Parkes Automotive Technology Center
Constructed in 1970
The Parkes Automotive Technology Center at Penn College is one of the oldest postsecondary automotive instructional programs in the nation; classes were first offered nearly a century ago.
Major industry sponsors attest to the quality of automotive education available in this facility, which was rededicated in 2010 following an extensive renovation.
George H. Parkes
Dr. George H. Parkes, who served as the director of Williamsport Technical Institute from 1941-52, was a vocational teacher at Williamsport High School when the first automotive class was offered. Hailed as a "mechanic with a Ph.D.," Dr. Parkes entered the field of education in 1920, armed with a degree in mechanical engineering and experience as a railroad mechanic. He spent nearly 40 years in Williamsport as a teacher and administrator.
Projects on Display
The 2010 renovation of the automotive facility was part of a $45.27 million campus building program.

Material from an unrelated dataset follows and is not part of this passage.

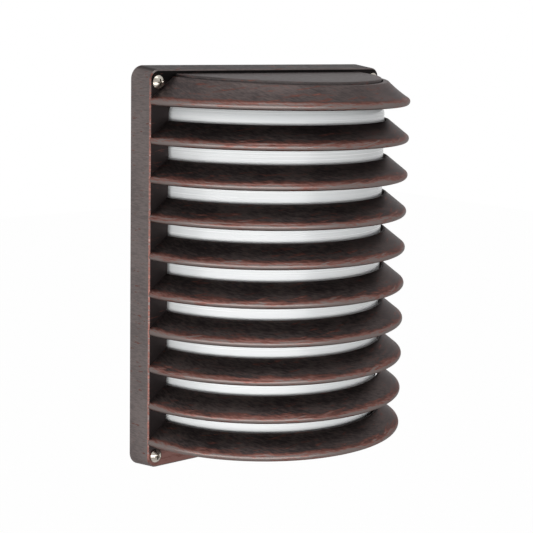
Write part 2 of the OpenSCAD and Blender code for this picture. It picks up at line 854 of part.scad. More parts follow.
// The earth lead leaves the block downwards and bends to the ring terminal
module lead_earth() {
    turn_z = earth_z + bend_r;
    color("green") {
        translate([pole_x(2), -lead_depth, turn_z])
            cylinder(r = lead_r, h = block_bottom + entry_d - turn_z);
        translate([pole_x(2) + bend_r, -lead_depth, turn_z]) rotate([90, 0, 0])
            rotate([0, 0, 180]) rotate_extrude(angle = 90)
                translate([bend_r, 0]) circle(r = lead_r);
        translate([pole_x(2) + bend_r, -lead_depth, earth_z]) rotate([0, 90, 0])
            cylinder(r = lead_r, h = earth_x - ring_r - pole_x(2) - bend_r);
    }
}

module ring_terminal() {
    color("silver") difference() {
        union() {
            facing(lead_depth - ring_t / 2) translate([earth_x, earth_z, 0])
                cylinder(r = ring_r, h = ring_t);
            translate([earth_x - ring_r - barrel_len, -lead_depth, earth_z])
                rotate([0, 90, 0]) cylinder(r = barrel_r, h = barrel_len + barrel_in);
        }
        facing(lead_depth - ring_t / 2 - overrun) translate([earth_x, earth_z, 0])
            cylinder(r = medium_shank_r + fit_gap, h = ring_t + 2 * overrun);
        translate([earth_x - ring_r - barrel_len - overrun, -lead_depth, earth_z])
            rotate([0, 90, 0]) cylinder(r = lead_r + fit_gap, h = barrel_len + overrun);
    }
}

module earth_screw() {
    color("green") facing(lead_depth + ring_t / 2) translate([earth_x, earth_z, 0])
        pan_screw(medium_head_r, medium_head_h, medium_shank_r,
            earth_screw_len + ring_t - air_gap);
}

module lead_bushings() {
    color("black") for (x = [-lead_x, lead_x])
        facing(tray_face - tray_t) translate([x, lead_z, 0]) difference() {
            union() {
                cylinder(r = bushing_r, h = tray_t + bracket_t + bushing_flange_t);
                translate([0, 0, tray_t + bracket_t])
                    cylinder(r = bushing_flange_r, h = bushing_flange_t);
            }
            translate([0, 0, -overrun])
                cylinder(r = lead_r + fit_gap,
                    h = tray_t + bracket_t + bushing_flange_t + 2 * overrun);
        }
}

// The lamp
module lamp_foot_contact() {
    color("goldenrod") on_lamp_axis(lamp_foot_z) cylinder(r = foot_r, h = foot_t);
}

module lamp_insulator() {
    color("black") on_lamp_axis(insulator_z)
        cylinder(r1 = foot_r, r2 = insulator_top_r, h = insulator_h);
}

module lamp_cap() {
    color("silver") on_lamp_axis(lamp_cap_z) rotate_extrude() {
        square([thread_root_r, cap_len]);
        for (turn = [0 : thread_turns - 1])
            translate([thread_r - thread_bead_r, thread_pitch * (turn + thread_start_share)])
                circle(r = thread_bead_r);
    }
}

module lamp_housing() {
    color("white") on_lamp_axis(housing_z) difference() {
        rotate_extrude() polygon([
            [0, 0], [neck_r, 0], [waist_r, waist_h], [housing_top_r, housing_h], [0, housing_h]
        ]);
        translate([0, 0, housing_h - board_t]) cylinder(r = board_r, h = board_t + overrun);
    }
}

module led_board() {
    color("white") on_lamp_axis(dome_z - board_t) {
        cylinder(r = board_r, h = board_t);
        for (chip = [0 : chip_count - 1]) rotate([0, 0, chip * 360 / chip_count])
            translate([chip_ring_r - chip_w / 2, -chip_w / 2, 0])
                cube([chip_w, chip_w, board_t + chip_h]);
    }
}

module lamp_dome() {
    color("white", 0.7) on_lamp_axis(ball_z) difference() {
        sphere(r = lamp_r);
        sphere(r = lamp_r - dome_t);
        translate([-lamp_r, -lamp_r, -lamp_r - dome_cut])
            cube([2 * lamp_r, 2 * lamp_r, lamp_r]);
    }
}

cover_frame();
louver_01();
louver_02();
louver_03();
louver_04();
louver_05();
louver_06();
louver_07();
louver_08();
louver_09();
louver_10();
top_cap();
cap_screws();
bottom_plate();
glass_bowl();
glass_gasket();
glass_clips();
clip_screws();
cover_screw_tl();
cover_screw_tr();
cover_screw_bl();
cover_screw_br();
screw_seal_tl();
screw_seal_tr();
screw_seal_bl();
screw_seal_br();
back_plate();
cover_posts();
wall_gasket();
cable_grommet();
reflector_tray();
tray_posts();
tray_screws();
socket_bracket();
bracket_screws();
bracket_nuts();
holder_body();
holder_shell();
holder_contact();
holder_screws();
terminal_block();
terminal_screws();
block_screw();
earth_screw();
ring_terminal();
lead_live();
lead_neutral();
lead_earth();
lead_bushings();
lamp_dome();
lamp_housing();
led_board();
lamp_cap();
lamp_insulator();
lamp_foot_contact();
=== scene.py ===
# Outdoor wall light: ten curved louvers over a satin glass bowl, in rubbed dark bronze.
# Metres, in the part's own frame: the origin is on the wall, +X right, +Y into the wall, +Z up.
import bpy
import bmesh
import math
from mathutils import Matrix, Vector


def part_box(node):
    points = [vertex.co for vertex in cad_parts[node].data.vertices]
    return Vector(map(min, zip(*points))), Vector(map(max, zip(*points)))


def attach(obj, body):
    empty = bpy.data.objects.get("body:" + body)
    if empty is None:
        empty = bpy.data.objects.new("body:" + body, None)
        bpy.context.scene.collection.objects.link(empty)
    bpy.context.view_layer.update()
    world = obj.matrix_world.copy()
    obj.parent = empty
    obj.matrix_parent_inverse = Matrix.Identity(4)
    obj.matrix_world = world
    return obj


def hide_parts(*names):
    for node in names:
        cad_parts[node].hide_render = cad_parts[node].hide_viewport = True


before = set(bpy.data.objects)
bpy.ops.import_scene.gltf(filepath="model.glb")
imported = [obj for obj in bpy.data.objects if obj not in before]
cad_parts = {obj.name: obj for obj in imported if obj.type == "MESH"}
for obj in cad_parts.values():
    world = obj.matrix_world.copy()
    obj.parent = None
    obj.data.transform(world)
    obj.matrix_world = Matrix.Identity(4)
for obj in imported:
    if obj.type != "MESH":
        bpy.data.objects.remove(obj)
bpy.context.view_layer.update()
mm = 0.001
turn = 2 * math.pi

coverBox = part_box("cover_frame")
faceY = coverBox[0].y                        # the front face
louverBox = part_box("louver_02")
faceHalf = louverBox[1].x                    # half the louvers' span on the face
louverOut = faceY - louverBox[0].y
louverRadius = (faceHalf ** 2 + louverOut ** 2) / (2 * louverOut)
faceRadius = louverRadius - louverOut        # distance from the axis to the front face
axisDepth = -faceY - faceRadius
sharpEdge = 32                               # degrees; softer edges are shaded smooth


# Node trees written as expressions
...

In addition to automotive and collision repair programs that support the most advanced technology vehicles, Penn College offers an automotive restoration degree that provides opportunities for students to work on models that include the most prestigious and recognizable names in automobile history.
Penn College student projects have been displayed at the Antique Automobile Club of America Museum.
Inside the Automotive Technology Center (ATC)
Autos on shop floor
The first auto repair class – with one student and one automobile – was taught on the campus in 1920. Instruction took place outdoors, under the bleachers of a football field that was located behind Bardo Gymnasium.
"Unit 1," built under the leadership of Dr. Parkes, was believed to be one of the first automotive instructional facilities built by a school.
Dr. Parkes' family came to the Automotive Technology Center to celebrate the College's "Diamond 10" anniversary in 1999.
A rededication ceremony celebrated expansion of the facility in 2010.